[start Data rows]

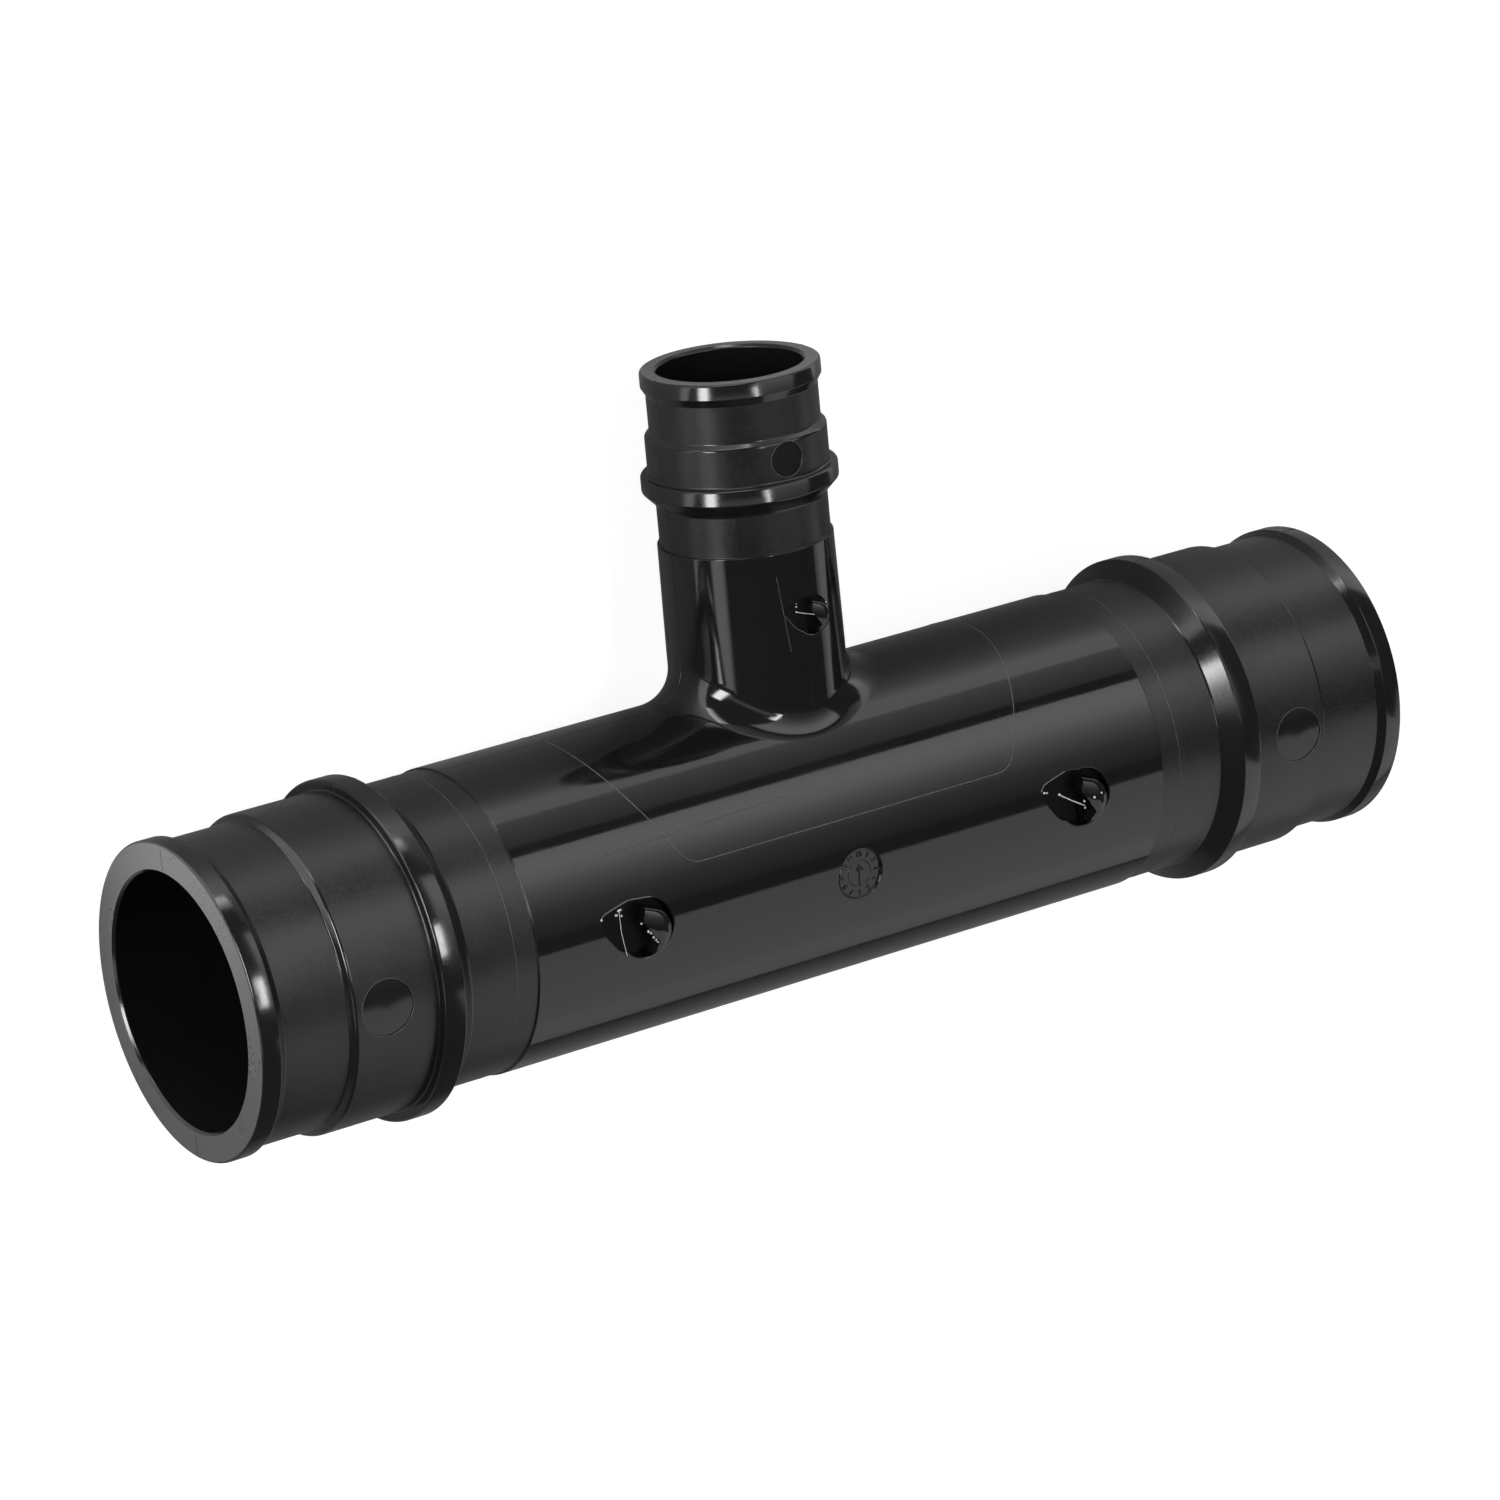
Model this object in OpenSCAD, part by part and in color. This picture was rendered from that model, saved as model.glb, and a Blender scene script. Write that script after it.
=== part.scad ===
// Reducing tee for cold-expansion tubing, moulded in one piece from black plastic.
// The run lies along X and the branch points along +Z while it is drawn. At the end
// the whole fitting is turned on its side, as it lies on a bench: on both stop rings
// of the run and on the lip of the branch. The origin is where the two axes cross.

/* [Run] */
// Overall length of the run, lip to lip
run_length = 211.6; // [190:1:240]
// Bore of the run
run_bore_d = 39.8; // [36:0.2:42]
// Diameter of the glossy body between the spigots
run_body_d = 48; // [46:0.2:52]
// Length of that body
run_body_length = 116.4; // [100:1:122]
// Diameter of the three plain barrels of a run spigot
run_barrel_d = 47.4; // [45:0.2:48]
// Diameter of the raised seat that the tube shrinks on to
run_seat_d = 49.6; // [49.2:0.2:51.5]
// Diameter of the stop ring
run_stop_d = 53; // [52:0.5:58]
// Diameter of the end lip, no larger than the seat
run_lip_d = 49.2; // [48.2:0.2:49.6]
// Distance from the end face to the step up to the seat
run_step_at = 15.1; // [10:0.5:20]
// Distance from the end face to the front of the stop ring
run_stop_at = 29.8; // [26:0.5:33]
// Width of the stop ring's flat band
run_stop_width = 3.6; // [2.5:0.1:5]
// Length of the bevel behind the stop ring
run_stop_bevel = 2.6; // [1:0.1:4]
// Width of the end lip
run_lip_width = 3.1; // [2:0.1:5]

/* [Branch] */
// Distance from the run's axis to the end face of the branch
branch_reach = 74.8; // [68:0.5:90]
// Bore of the branch
branch_bore_d = 22.5; // [19:0.1:23]
// Diameter of the branch body where it leaves the run
branch_root_d = 27.6; // [27.2:0.1:30]
// Diameter of the branch body at its top, less the mould's draft
branch_body_d = 27.2; // [27:0.1:27.6]
// Height of the top of the branch body above the run's axis
branch_body_top = 47.5; // [42:0.5:50]
// Diameter of the plain barrels of the branch spigot
branch_barrel_d = 26.4; // [25.6:0.1:26.8]
// Diameter of the raised seat
branch_seat_d = 28; // [27.9:0.1:29]
// Diameter of the stop ring
branch_stop_d = 30.4; // [29.6:0.1:33]
// Diameter of the end lip, no larger than the seat
branch_lip_d = 27.8; // [27:0.1:27.9]
// Distance from the end face to the step up to the seat
branch_step_at = 9.5; // [7:0.1:12]
// Distance from the end face to the front of the stop ring
branch_stop_at = 16.2; // [14:0.2:17.5]
// Width of the stop ring's flat band
branch_stop_width = 2.5; // [1.5:0.1:3.5]
// Length of the bevel behind the stop ring
branch_stop_bevel = 2.1; // [1:0.1:3]
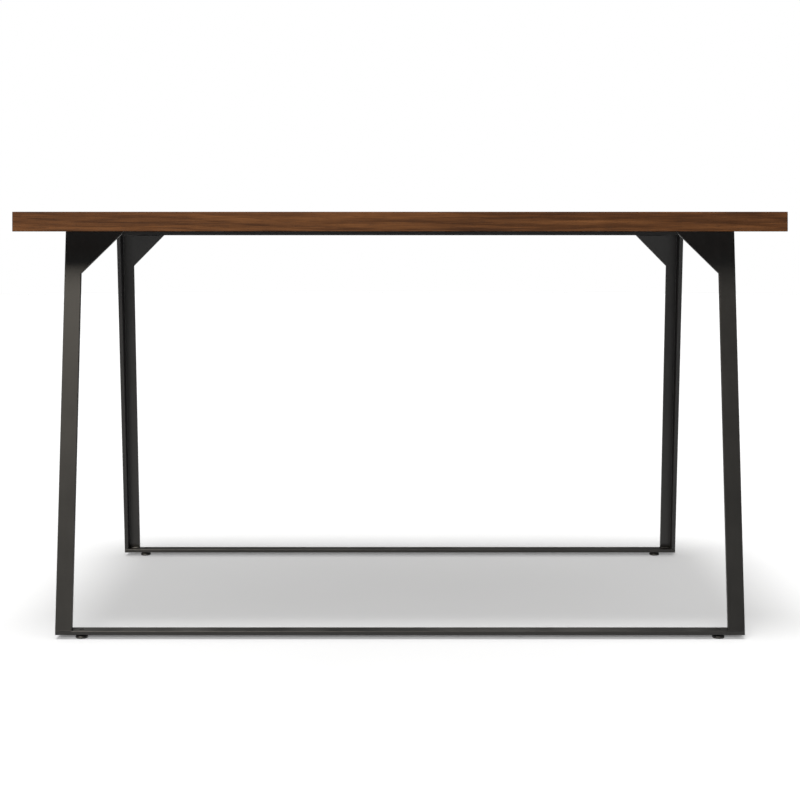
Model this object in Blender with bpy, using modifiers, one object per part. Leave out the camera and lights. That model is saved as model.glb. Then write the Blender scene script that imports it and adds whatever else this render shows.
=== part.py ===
"""Butcher block table: a top glued up from full-length staves, on two splayed steel frames.

Each frame is a closed rectangle of steel plate. Two tapered angle legs stand on a flat bottom bar, and a
flat top bar with two corner gussets joins them under the wood. Countersunk screws go up through the top
bars into threaded inserts, and four levelling feet screw into the bottom bars.

+X runs along the table, -Y is its front, +Z is up, and the origin is on the floor under its centre.
Sizes are in metres. Parts that touch keep a gap of 0.3 mm.
"""

import math

import bmesh
import bpy
from mathutils import Matrix

TABLE = "butcher_block_table"
GAP = 0.0003

# The top
LENGTH = 1.3716
DEPTH = 0.762
HEIGHT = 0.762
TOP_THICKNESS = 0.035
STAVES = 15
WOOD_ARRIS = 0.001

# The frames: half sizes from the table's centre, to the outer faces
BAR_PLATE = 0.007
LEG_PLATE = 0.008
PLATE_ARRIS = 0.0007
FRAME_HALF_LENGTH = 0.6149
SPREAD_AT_FLOOR = 0.359
SPREAD_AT_TOP = 0.272
FLOOR_GAP = 0.0075
FACE_FLANGE = 0.030
SIDE_FLANGE_LOW = 0.0277
SIDE_FLANGE_HIGH = 0.041
BOTTOM_BAR_DEPTH = 0.0278
GUSSET_REACH = 0.0772

# The fasteners between frame and top
SCREW_SPOTS = (-0.54, -0.27, 0.0, 0.27, 0.54)
SCREW_RADIUS = 0.0029
SCREW_LENGTH = 0.020
SCREW_HEAD_RADIUS = 0.0058
SCREW_HEAD_RIM = 0.0004
SOCKET_ACROSS_FLATS = 0.004
SOCKET_DEPTH = 0.0024
INSERT_BORE_RADIUS = 0.0033
INSERT_RADIUS = 0.0049
INSERT_FLANGE_RADIUS = 0.0064
INSERT_FLANGE = 0.0012
INSERT_LENGTH = 0.013
POCKET_DEPTH = 0.016

# The levelling feet
FOOT_X = 0.570
PAD_RADIUS = 0.011
PAD_HEIGHT = 0.0046
PAD_FLOOR = 0.0012
STUD_RADIUS = 0.004
STUD_HEAD_RADIUS = 0.006
STUD_HEAD = 0.0015
COLLAR_ACROSS_FLATS = 0.010

# Heights that follow
UNDERSIDE = HEIGHT - TOP_THICKNESS
BAR_TOP = FLOOR_GAP + BAR_PLATE
TOP_BAR_TOP = UNDERSIDE - GAP
TOP_BAR_BOTTOM = TOP_BAR_TOP - BAR_PLATE
LEAN = (SPREAD_AT_FLOOR - SPREAD_AT_TOP) / (UNDERSIDE - BAR_TOP)
FACE_DEPTH = LEG_PLATE * math.sqrt(1 + LEAN**2)
BOTTOM_BAR_Y = -SPREAD_AT_FLOOR + BOTTOM_BAR_DEPTH / 2
TOP_BAR_BACK = -SPREAD_AT_TOP + SIDE_FLANGE_HIGH


# ---------------------------------------------------------------- scene, materials, objects


def clear_scene():
    for obj in list(bpy.data.objects):
        bpy.data.objects.remove(obj, do_unlink=True)


def new_collection(name):
    collection = bpy.data.collections.new(name)
    bpy.context.scene.collection.children.link(collection)
    return collection


def new_material(name, colour, roughness, metallic=0.0):
    material = bpy.data.materials.new(name)
    material.use_nodes = True
    material.diffuse_color = (*colour, 1.0)
    shader = material.node_tree.nodes["Principled BSDF"]
    shader.inputs["Base Color"].default_value = (*colour, 1.0)
    shader.inputs["Roughness"].default_value = roughness
    shader.inputs["Metallic"].default_value = metallic
    return material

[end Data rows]

Problem description ->
Copy the lines from the entries above in which the word "model" appears.

Result of the exercise ->
Model this object in OpenSCAD, part by part and in color. This picture was rendered from that model, saved as model.glb, and a Blender scene script. Write that script after it.
Model this object in Blender with bpy, using modifiers, one object per part. Leave out the camera and lights. That model is saved as model.glb. Then write the Blender scene script that imports it and adds whatever else this render shows.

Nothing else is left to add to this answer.